What the exercise asks
Your task is to extract every line from the material below exactly.

══ Data provided ══

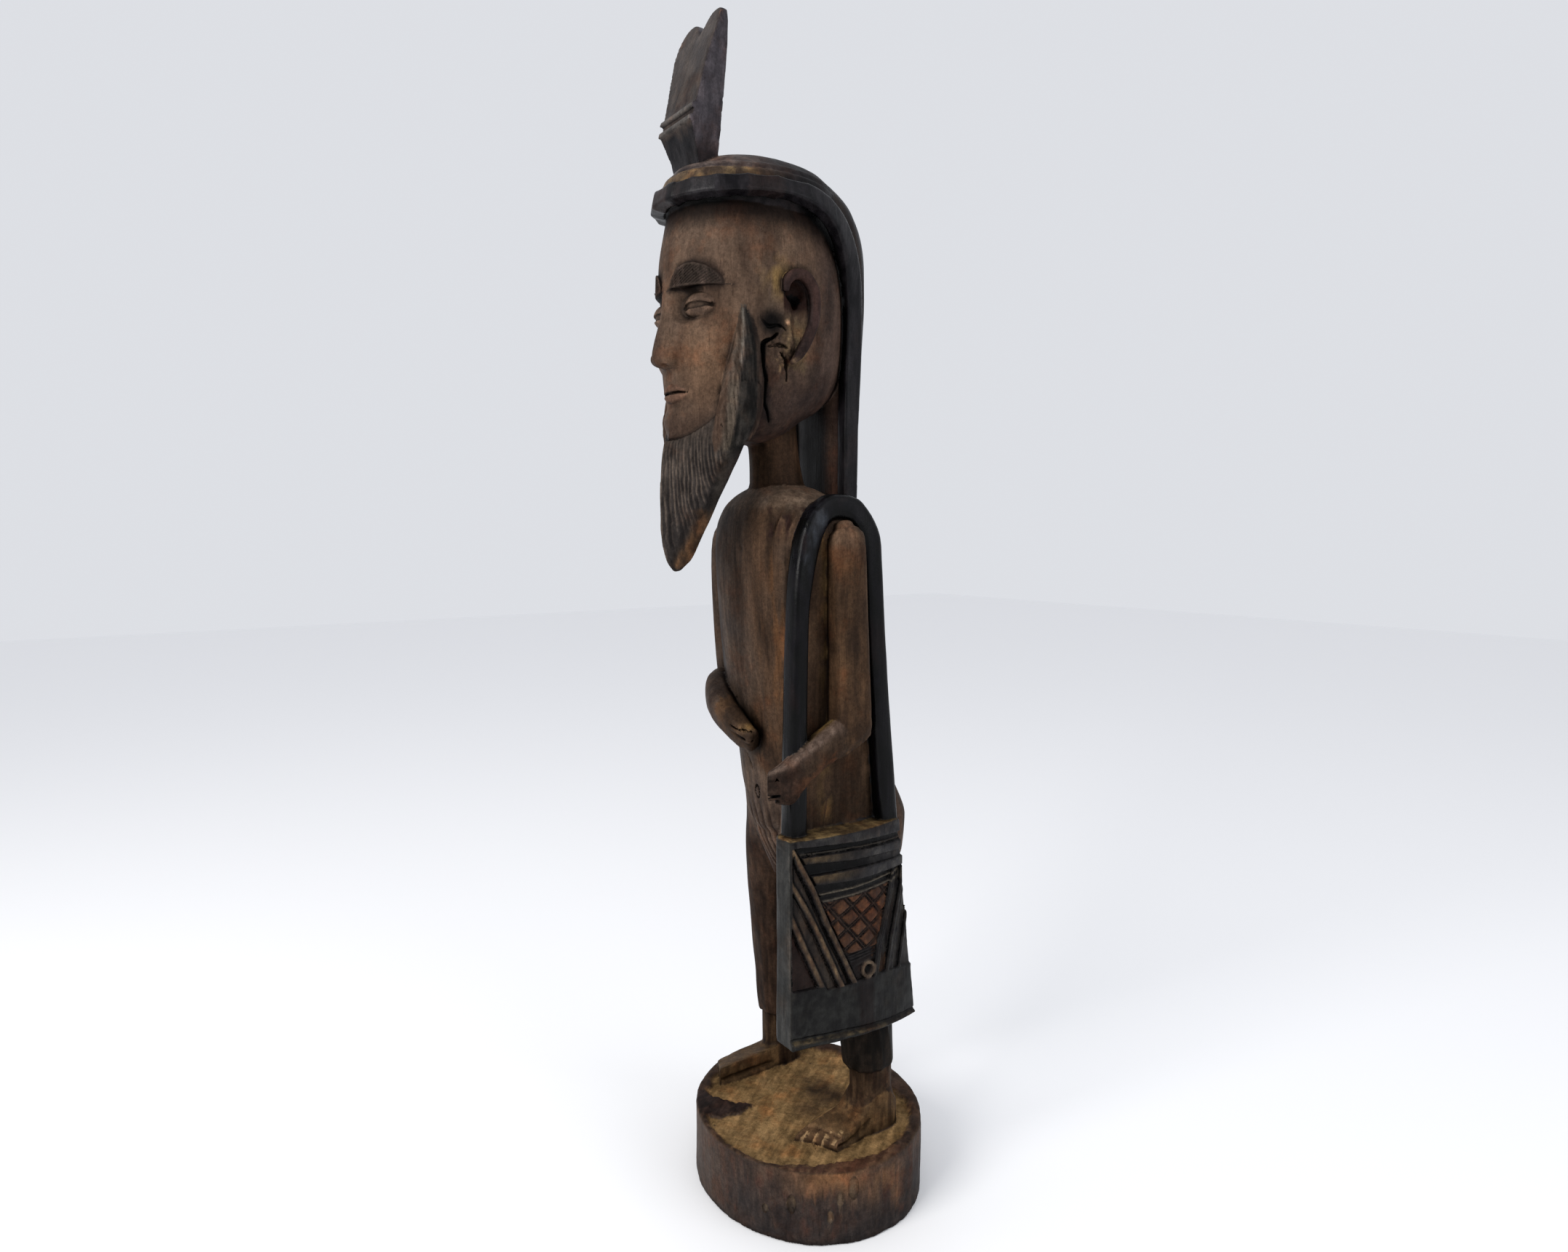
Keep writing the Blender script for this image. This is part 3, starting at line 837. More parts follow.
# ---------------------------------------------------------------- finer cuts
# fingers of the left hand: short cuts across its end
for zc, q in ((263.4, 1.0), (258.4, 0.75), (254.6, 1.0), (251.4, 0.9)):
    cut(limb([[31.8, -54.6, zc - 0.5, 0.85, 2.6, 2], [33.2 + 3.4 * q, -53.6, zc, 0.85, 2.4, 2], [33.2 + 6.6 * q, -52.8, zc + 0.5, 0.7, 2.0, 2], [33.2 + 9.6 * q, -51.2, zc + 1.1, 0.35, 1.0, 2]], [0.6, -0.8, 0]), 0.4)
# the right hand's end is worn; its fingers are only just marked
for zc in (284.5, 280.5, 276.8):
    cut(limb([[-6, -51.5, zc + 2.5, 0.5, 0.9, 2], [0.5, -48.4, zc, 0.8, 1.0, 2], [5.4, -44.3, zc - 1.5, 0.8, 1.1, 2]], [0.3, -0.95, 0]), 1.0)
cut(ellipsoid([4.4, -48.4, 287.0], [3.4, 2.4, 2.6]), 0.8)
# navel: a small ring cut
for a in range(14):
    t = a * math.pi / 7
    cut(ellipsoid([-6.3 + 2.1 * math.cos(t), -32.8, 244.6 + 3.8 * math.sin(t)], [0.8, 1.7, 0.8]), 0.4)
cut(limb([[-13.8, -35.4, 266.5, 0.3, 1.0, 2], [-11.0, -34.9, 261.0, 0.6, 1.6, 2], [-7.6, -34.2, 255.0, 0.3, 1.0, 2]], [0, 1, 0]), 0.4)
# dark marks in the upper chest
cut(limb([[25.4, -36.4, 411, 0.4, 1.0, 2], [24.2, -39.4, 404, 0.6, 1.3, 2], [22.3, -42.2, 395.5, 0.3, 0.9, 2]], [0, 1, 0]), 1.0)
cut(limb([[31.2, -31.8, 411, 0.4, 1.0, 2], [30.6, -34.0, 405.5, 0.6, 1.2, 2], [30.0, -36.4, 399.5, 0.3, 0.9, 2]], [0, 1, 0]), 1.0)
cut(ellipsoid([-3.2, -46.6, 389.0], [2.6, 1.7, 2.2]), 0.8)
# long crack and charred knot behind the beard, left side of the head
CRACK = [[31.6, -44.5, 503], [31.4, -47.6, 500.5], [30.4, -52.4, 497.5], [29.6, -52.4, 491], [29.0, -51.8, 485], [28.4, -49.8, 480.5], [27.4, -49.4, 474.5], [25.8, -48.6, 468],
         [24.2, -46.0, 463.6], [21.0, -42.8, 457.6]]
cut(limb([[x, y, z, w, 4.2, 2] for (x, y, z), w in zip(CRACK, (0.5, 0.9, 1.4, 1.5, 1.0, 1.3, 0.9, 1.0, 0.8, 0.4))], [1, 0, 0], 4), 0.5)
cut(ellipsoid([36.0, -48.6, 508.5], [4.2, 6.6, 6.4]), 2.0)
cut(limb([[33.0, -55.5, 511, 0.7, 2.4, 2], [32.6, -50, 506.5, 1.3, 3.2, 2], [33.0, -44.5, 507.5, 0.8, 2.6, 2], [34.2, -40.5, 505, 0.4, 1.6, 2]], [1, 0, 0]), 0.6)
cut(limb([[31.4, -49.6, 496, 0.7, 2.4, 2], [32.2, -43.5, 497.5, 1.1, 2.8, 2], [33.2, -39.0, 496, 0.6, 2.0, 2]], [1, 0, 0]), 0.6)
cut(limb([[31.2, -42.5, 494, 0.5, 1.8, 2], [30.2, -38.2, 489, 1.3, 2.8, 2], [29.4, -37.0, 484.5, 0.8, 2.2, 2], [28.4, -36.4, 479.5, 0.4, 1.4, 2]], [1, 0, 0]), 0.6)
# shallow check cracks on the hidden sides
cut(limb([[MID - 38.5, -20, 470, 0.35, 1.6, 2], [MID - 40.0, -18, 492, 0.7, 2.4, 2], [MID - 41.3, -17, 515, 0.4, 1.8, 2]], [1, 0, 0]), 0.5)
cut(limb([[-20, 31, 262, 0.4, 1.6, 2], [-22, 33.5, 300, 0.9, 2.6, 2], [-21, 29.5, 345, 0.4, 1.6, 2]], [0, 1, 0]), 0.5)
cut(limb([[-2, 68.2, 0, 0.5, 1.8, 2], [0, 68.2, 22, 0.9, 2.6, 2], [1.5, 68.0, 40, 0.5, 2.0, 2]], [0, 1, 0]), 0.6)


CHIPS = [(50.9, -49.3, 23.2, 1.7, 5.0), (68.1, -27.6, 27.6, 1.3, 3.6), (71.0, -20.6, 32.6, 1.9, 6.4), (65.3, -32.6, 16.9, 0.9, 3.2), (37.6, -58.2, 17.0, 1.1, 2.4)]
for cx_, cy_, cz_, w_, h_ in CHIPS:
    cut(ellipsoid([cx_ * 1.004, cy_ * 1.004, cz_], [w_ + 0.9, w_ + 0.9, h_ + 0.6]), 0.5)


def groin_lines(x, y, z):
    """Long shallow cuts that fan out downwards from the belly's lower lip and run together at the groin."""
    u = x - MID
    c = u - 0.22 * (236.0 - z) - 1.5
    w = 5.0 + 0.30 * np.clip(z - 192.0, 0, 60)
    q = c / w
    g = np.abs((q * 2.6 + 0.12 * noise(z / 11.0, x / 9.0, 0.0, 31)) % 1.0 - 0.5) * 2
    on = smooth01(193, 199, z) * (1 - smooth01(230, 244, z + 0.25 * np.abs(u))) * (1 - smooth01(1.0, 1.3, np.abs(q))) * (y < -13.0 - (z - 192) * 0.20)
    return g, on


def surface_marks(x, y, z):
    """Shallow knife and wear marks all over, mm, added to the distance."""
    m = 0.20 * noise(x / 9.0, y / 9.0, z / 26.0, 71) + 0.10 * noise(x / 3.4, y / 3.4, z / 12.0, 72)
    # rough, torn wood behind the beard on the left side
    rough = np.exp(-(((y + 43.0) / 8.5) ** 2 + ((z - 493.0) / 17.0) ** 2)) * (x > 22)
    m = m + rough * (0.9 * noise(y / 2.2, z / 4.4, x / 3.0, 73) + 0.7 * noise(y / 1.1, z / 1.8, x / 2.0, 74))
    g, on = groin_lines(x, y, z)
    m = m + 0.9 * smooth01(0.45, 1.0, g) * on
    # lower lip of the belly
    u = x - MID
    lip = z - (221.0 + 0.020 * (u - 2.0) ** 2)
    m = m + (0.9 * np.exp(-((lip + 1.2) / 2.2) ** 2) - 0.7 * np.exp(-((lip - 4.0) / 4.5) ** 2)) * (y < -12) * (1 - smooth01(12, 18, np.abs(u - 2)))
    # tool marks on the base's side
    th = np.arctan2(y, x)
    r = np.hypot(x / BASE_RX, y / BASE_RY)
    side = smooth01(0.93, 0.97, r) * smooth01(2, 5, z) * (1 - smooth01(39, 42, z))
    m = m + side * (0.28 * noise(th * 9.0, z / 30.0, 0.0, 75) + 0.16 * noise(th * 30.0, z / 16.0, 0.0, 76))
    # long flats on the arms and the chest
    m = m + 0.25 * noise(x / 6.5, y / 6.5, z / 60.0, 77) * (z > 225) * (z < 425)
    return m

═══

Answer to this exercise
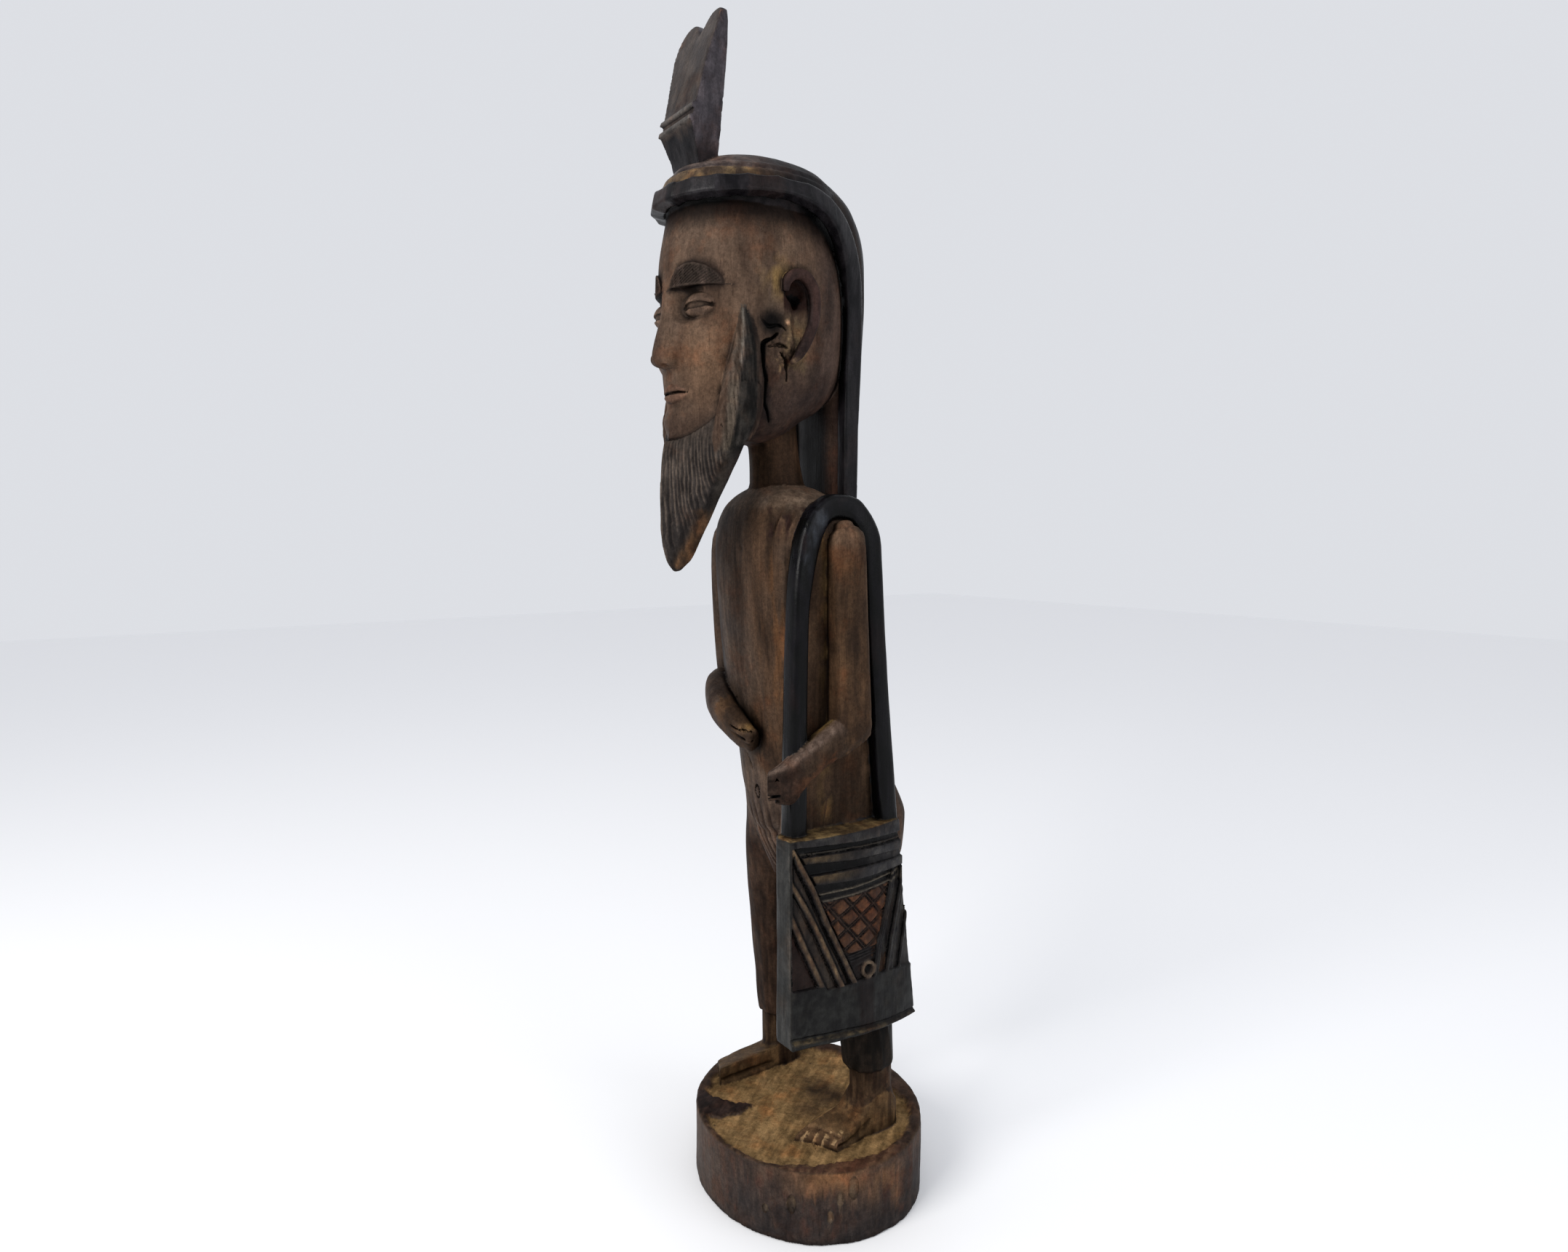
Keep writing the Blender script for this image. This is part 3, starting at line 837. More parts follow.
# ---------------------------------------------------------------- finer cuts
# fingers of the left hand: short cuts across its end
for zc, q in ((263.4, 1.0), (258.4, 0.75), (254.6, 1.0), (251.4, 0.9)):
    cut(limb([[31.8, -54.6, zc - 0.5, 0.85, 2.6, 2], [33.2 + 3.4 * q, -53.6, zc, 0.85, 2.4, 2], [33.2 + 6.6 * q, -52.8, zc + 0.5, 0.7, 2.0, 2], [33.2 + 9.6 * q, -51.2, zc + 1.1, 0.35, 1.0, 2]], [0.6, -0.8, 0]), 0.4)
# the right hand's end is worn; its fingers are only just marked
for zc in (284.5, 280.5, 276.8):
    cut(limb([[-6, -51.5, zc + 2.5, 0.5, 0.9, 2], [0.5, -48.4, zc, 0.8, 1.0, 2], [5.4, -44.3, zc - 1.5, 0.8, 1.1, 2]], [0.3, -0.95, 0]), 1.0)
cut(ellipsoid([4.4, -48.4, 287.0], [3.4, 2.4, 2.6]), 0.8)
# navel: a small ring cut
for a in range(14):
    t = a * math.pi / 7
    cut(ellipsoid([-6.3 + 2.1 * math.cos(t), -32.8, 244.6 + 3.8 * math.sin(t)], [0.8, 1.7, 0.8]), 0.4)
cut(limb([[-13.8, -35.4, 266.5, 0.3, 1.0, 2], [-11.0, -34.9, 261.0, 0.6, 1.6, 2], [-7.6, -34.2, 255.0, 0.3, 1.0, 2]], [0, 1, 0]), 0.4)
# dark marks in the upper chest
cut(limb([[25.4, -36.4, 411, 0.4, 1.0, 2], [24.2, -39.4, 404, 0.6, 1.3, 2], [22.3, -42.2, 395.5, 0.3, 0.9, 2]], [0, 1, 0]), 1.0)
cut(limb([[31.2, -31.8, 411, 0.4, 1.0, 2], [30.6, -34.0, 405.5, 0.6, 1.2, 2], [30.0, -36.4, 399.5, 0.3, 0.9, 2]], [0, 1, 0]), 1.0)
cut(ellipsoid([-3.2, -46.6, 389.0], [2.6, 1.7, 2.2]), 0.8)
# long crack and charred knot behind the beard, left side of the head
CRACK = [[31.6, -44.5, 503], [31.4, -47.6, 500.5], [30.4, -52.4, 497.5], [29.6, -52.4, 491], [29.0, -51.8, 485], [28.4, -49.8, 480.5], [27.4, -49.4, 474.5], [25.8, -48.6, 468],
         [24.2, -46.0, 463.6], [21.0, -42.8, 457.6]]
cut(limb([[x, y, z, w, 4.2, 2] for (x, y, z), w in zip(CRACK, (0.5, 0.9, 1.4, 1.5, 1.0, 1.3, 0.9, 1.0, 0.8, 0.4))], [1, 0, 0], 4), 0.5)
cut(ellipsoid([36.0, -48.6, 508.5], [4.2, 6.6, 6.4]), 2.0)
cut(limb([[33.0, -55.5, 511, 0.7, 2.4, 2], [32.6, -50, 506.5, 1.3, 3.2, 2], [33.0, -44.5, 507.5, 0.8, 2.6, 2], [34.2, -40.5, 505, 0.4, 1.6, 2]], [1, 0, 0]), 0.6)
cut(limb([[31.4, -49.6, 496, 0.7, 2.4, 2], [32.2, -43.5, 497.5, 1.1, 2.8, 2], [33.2, -39.0, 496, 0.6, 2.0, 2]], [1, 0, 0]), 0.6)
cut(limb([[31.2, -42.5, 494, 0.5, 1.8, 2], [30.2, -38.2, 489, 1.3, 2.8, 2], [29.4, -37.0, 484.5, 0.8, 2.2, 2], [28.4, -36.4, 479.5, 0.4, 1.4, 2]], [1, 0, 0]), 0.6)
# shallow check cracks on the hidden sides
cut(limb([[MID - 38.5, -20, 470, 0.35, 1.6, 2], [MID - 40.0, -18, 492, 0.7, 2.4, 2], [MID - 41.3, -17, 515, 0.4, 1.8, 2]], [1, 0, 0]), 0.5)
cut(limb([[-20, 31, 262, 0.4, 1.6, 2], [-22, 33.5, 300, 0.9, 2.6, 2], [-21, 29.5, 345, 0.4, 1.6, 2]], [0, 1, 0]), 0.5)
cut(limb([[-2, 68.2, 0, 0.5, 1.8, 2], [0, 68.2, 22, 0.9, 2.6, 2], [1.5, 68.0, 40, 0.5, 2.0, 2]], [0, 1, 0]), 0.6)


CHIPS = [(50.9, -49.3, 23.2, 1.7, 5.0), (68.1, -27.6, 27.6, 1.3, 3.6), (71.0, -20.6, 32.6, 1.9, 6.4), (65.3, -32.6, 16.9, 0.9, 3.2), (37.6, -58.2, 17.0, 1.1, 2.4)]
for cx_, cy_, cz_, w_, h_ in CHIPS:
    cut(ellipsoid([cx_ * 1.004, cy_ * 1.004, cz_], [w_ + 0.9, w_ + 0.9, h_ + 0.6]), 0.5)


def groin_lines(x, y, z):
    """Long shallow cuts that fan out downwards from the belly's lower lip and run together at the groin."""
    u = x - MID
    c = u - 0.22 * (236.0 - z) - 1.5
    w = 5.0 + 0.30 * np.clip(z - 192.0, 0, 60)
    q = c / w
    g = np.abs((q * 2.6 + 0.12 * noise(z / 11.0, x / 9.0, 0.0, 31)) % 1.0 - 0.5) * 2
    on = smooth01(193, 199, z) * (1 - smooth01(230, 244, z + 0.25 * np.abs(u))) * (1 - smooth01(1.0, 1.3, np.abs(q))) * (y < -13.0 - (z - 192) * 0.20)
    return g, on


def surface_marks(x, y, z):
    """Shallow knife and wear marks all over, mm, added to the distance."""
    m = 0.20 * noise(x / 9.0, y / 9.0, z / 26.0, 71) + 0.10 * noise(x / 3.4, y / 3.4, z / 12.0, 72)
    # rough, torn wood behind the beard on the left side
    rough = np.exp(-(((y + 43.0) / 8.5) ** 2 + ((z - 493.0) / 17.0) ** 2)) * (x > 22)
    m = m + rough * (0.9 * noise(y / 2.2, z / 4.4, x / 3.0, 73) + 0.7 * noise(y / 1.1, z / 1.8, x / 2.0, 74))
    g, on = groin_lines(x, y, z)
    m = m + 0.9 * smooth01(0.45, 1.0, g) * on
    # lower lip of the belly
    u = x - MID
    lip = z - (221.0 + 0.020 * (u - 2.0) ** 2)
    m = m + (0.9 * np.exp(-((lip + 1.2) / 2.2) ** 2) - 0.7 * np.exp(-((lip - 4.0) / 4.5) ** 2)) * (y < -12) * (1 - smooth01(12, 18, np.abs(u - 2)))
    # tool marks on the base's side
    th = np.arctan2(y, x)
    r = np.hypot(x / BASE_RX, y / BASE_RY)
    side = smooth01(0.93, 0.97, r) * smooth01(2, 5, z) * (1 - smooth01(39, 42, z))
    m = m + side * (0.28 * noise(th * 9.0, z / 30.0, 0.0, 75) + 0.16 * noise(th * 30.0, z / 16.0, 0.0, 76))
    # long flats on the arms and the chest
    m = m + 0.25 * noise(x / 6.5, y / 6.5, z / 60.0, 77) * (z > 225) * (z < 425)
    return m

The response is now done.